TASK INSTRUCTIONS
Quote every line below exactly as it reads.

--*--

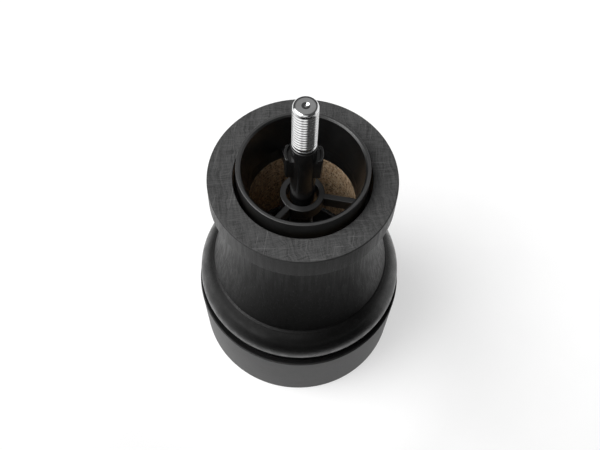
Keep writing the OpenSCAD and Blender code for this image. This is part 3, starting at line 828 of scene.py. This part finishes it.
def buildShaft(finishes):
    low, high = span("drive_shaft")
    foot, tip = low[2], high[2]
    radius = shaft["threadRadius"]
    threadFoot = tip - shaft["threadHeight"]
    plain = threadFoot + 0.9
    stretch = tip - shaft["tipEase"] - 0.3 - plain
    rows = int(stretch / shaft["rowHeight"])
    collarFoot = threadFoot - shaft["collarHeight"]
    neckR = radius - shaft["relief"]
    outline = [(0, collarFoot)]
    outline += rounded([(1.5, collarFoot), (radius, collarFoot, 0.3), (radius, threadFoot, 0.45),
                        (neckR, threadFoot + 0.25, 0.1), (neckR, plain - 0.2, 0.1), (radius, plain, 0.05),
                        (radius, plain + 0.1)], 3, 0.03)[1:-1]
    outline += [(radius, plain + stretch * step / rows) for step in range(1, rows + 1)]
    outline += arc((radius - 1.1, tip - 1.05), 1.1, 12, 62, 6)
    dimpleFoot = tip - shaft["dimpleDepth"]
    outline += rounded([(radius - 0.6, tip - 0.1), (radius - 1.2, tip - 0.01, 0.3),
                        (shaft["dimpleRadius"], tip - 0.02, 0.12), (0.35, dimpleFoot, 0.1),
                        (0, dimpleFoot)], 4, 0.03)[1:]
    piece = turned("driveShaft", outline, 96, 48)
    applyTree(piece, trees["relief"], {
        "Count": -1.0, "Twist": 1.0 / shaft["pitch"], "Depth": shaft["threadDepth"], "Flat": 0.25,
        "Low": plain, "High": tip - shaft["tipEase"] + 0.1, "Run Out": 0.8,
        "Inner": radius - 0.3, "Outer": radius + 0.5, "Finish": finishes["bright"]}, 48)
    half = shaft["bar"] / 2
    barFoot = shaft["barFoot"]
    bar = block("bar", (-half, -half, barFoot), (half, half, collarFoot + 0.01))
    softEdges(bar, 0.12, 30, 2)
    journalR, grooveR = shaft["journal"], shaft["grooveRadius"]
    journal = turned("journal", rounded([
        (0, foot + 0.3), (0.4, foot + 0.3), (journalR, foot, 0.25), (journalR, barFoot - 1.0),
        (grooveR, barFoot - 0.95), (grooveR, barFoot - 0.1), (journalR, barFoot - 0.05),
        (journalR, barFoot + 0.5), (0, barFoot + 0.5)], 3), 48)
    ballLow, ballHigh = span("thrust_ball")
    ballZ = (ballLow[2] + ballHigh[2]) / 2
    ballR = (ballHigh[2] - ballLow[2]) / 2 + 0.05
    outline = [(0, ballZ - ballR)] + arc((0, ballZ), ballR, -80, 80, 20) + [(0, ballZ + ballR)]
    cup = turned("cup", outline, 48)
    combine(journal, [cup], "DIFFERENCE")
    combine(bar, [journal])
    combine(piece, [bar])
    handOver(piece, "drive", "bright_steel", ["drive_shaft"], finishes["bright"])


sleeve = {
    "outer": 4.2, "bar": 5.1, "finOuter": 6.3, "finInner": 5.3, "finHalf": 3.0, "web": 5.6, "webInner": 2.8,
    "finDrop": 4.6, "finHeight": 10.0, "finSink": 1.2, "ease": 0.32,
}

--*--

FULL RESPONSE
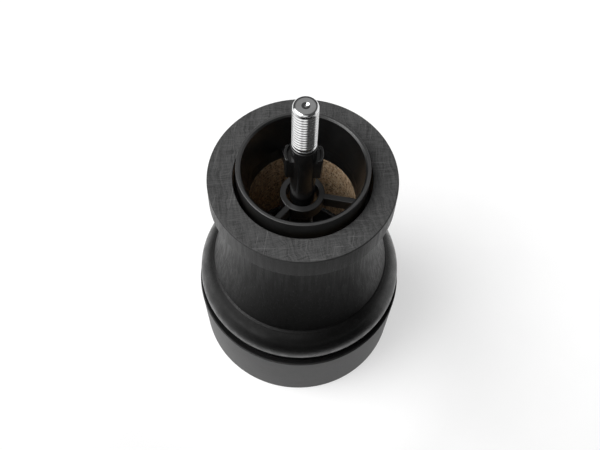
Keep writing the OpenSCAD and Blender code for this image. This is part 3, starting at line 828 of scene.py. This part finishes it.
def buildShaft(finishes):
    low, high = span("drive_shaft")
    foot, tip = low[2], high[2]
    radius = shaft["threadRadius"]
    threadFoot = tip - shaft["threadHeight"]
    plain = threadFoot + 0.9
    stretch = tip - shaft["tipEase"] - 0.3 - plain
    rows = int(stretch / shaft["rowHeight"])
    collarFoot = threadFoot - shaft["collarHeight"]
    neckR = radius - shaft["relief"]
    outline = [(0, collarFoot)]
    outline += rounded([(1.5, collarFoot), (radius, collarFoot, 0.3), (radius, threadFoot, 0.45),
                        (neckR, threadFoot + 0.25, 0.1), (neckR, plain - 0.2, 0.1), (radius, plain, 0.05),
                        (radius, plain + 0.1)], 3, 0.03)[1:-1]
    outline += [(radius, plain + stretch * step / rows) for step in range(1, rows + 1)]
    outline += arc((radius - 1.1, tip - 1.05), 1.1, 12, 62, 6)
    dimpleFoot = tip - shaft["dimpleDepth"]
    outline += rounded([(radius - 0.6, tip - 0.1), (radius - 1.2, tip - 0.01, 0.3),
                        (shaft["dimpleRadius"], tip - 0.02, 0.12), (0.35, dimpleFoot, 0.1),
                        (0, dimpleFoot)], 4, 0.03)[1:]
    piece = turned("driveShaft", outline, 96, 48)
    applyTree(piece, trees["relief"], {
        "Count": -1.0, "Twist": 1.0 / shaft["pitch"], "Depth": shaft["threadDepth"], "Flat": 0.25,
        "Low": plain, "High": tip - shaft["tipEase"] + 0.1, "Run Out": 0.8,
        "Inner": radius - 0.3, "Outer": radius + 0.5, "Finish": finishes["bright"]}, 48)
    half = shaft["bar"] / 2
    barFoot = shaft["barFoot"]
    bar = block("bar", (-half, -half, barFoot), (half, half, collarFoot + 0.01))
    softEdges(bar, 0.12, 30, 2)
    journalR, grooveR = shaft["journal"], shaft["grooveRadius"]
    journal = turned("journal", rounded([
        (0, foot + 0.3), (0.4, foot + 0.3), (journalR, foot, 0.25), (journalR, barFoot - 1.0),
        (grooveR, barFoot - 0.95), (grooveR, barFoot - 0.1), (journalR, barFoot - 0.05),
        (journalR, barFoot + 0.5), (0, barFoot + 0.5)], 3), 48)
    ballLow, ballHigh = span("thrust_ball")
    ballZ = (ballLow[2] + ballHigh[2]) / 2
    ballR = (ballHigh[2] - ballLow[2]) / 2 + 0.05
    outline = [(0, ballZ - ballR)] + arc((0, ballZ), ballR, -80, 80, 20) + [(0, ballZ + ballR)]
    cup = turned("cup", outline, 48)
    combine(journal, [cup], "DIFFERENCE")
    combine(bar, [journal])
    combine(piece, [bar])
    handOver(piece, "drive", "bright_steel", ["drive_shaft"], finishes["bright"])


sleeve = {
    "outer": 4.2, "bar": 5.1, "finOuter": 6.3, "finInner": 5.3, "finHalf": 3.0, "web": 5.6, "webInner": 2.8,
    "finDrop": 4.6, "finHeight": 10.0, "finSink": 1.2, "ease": 0.32,
}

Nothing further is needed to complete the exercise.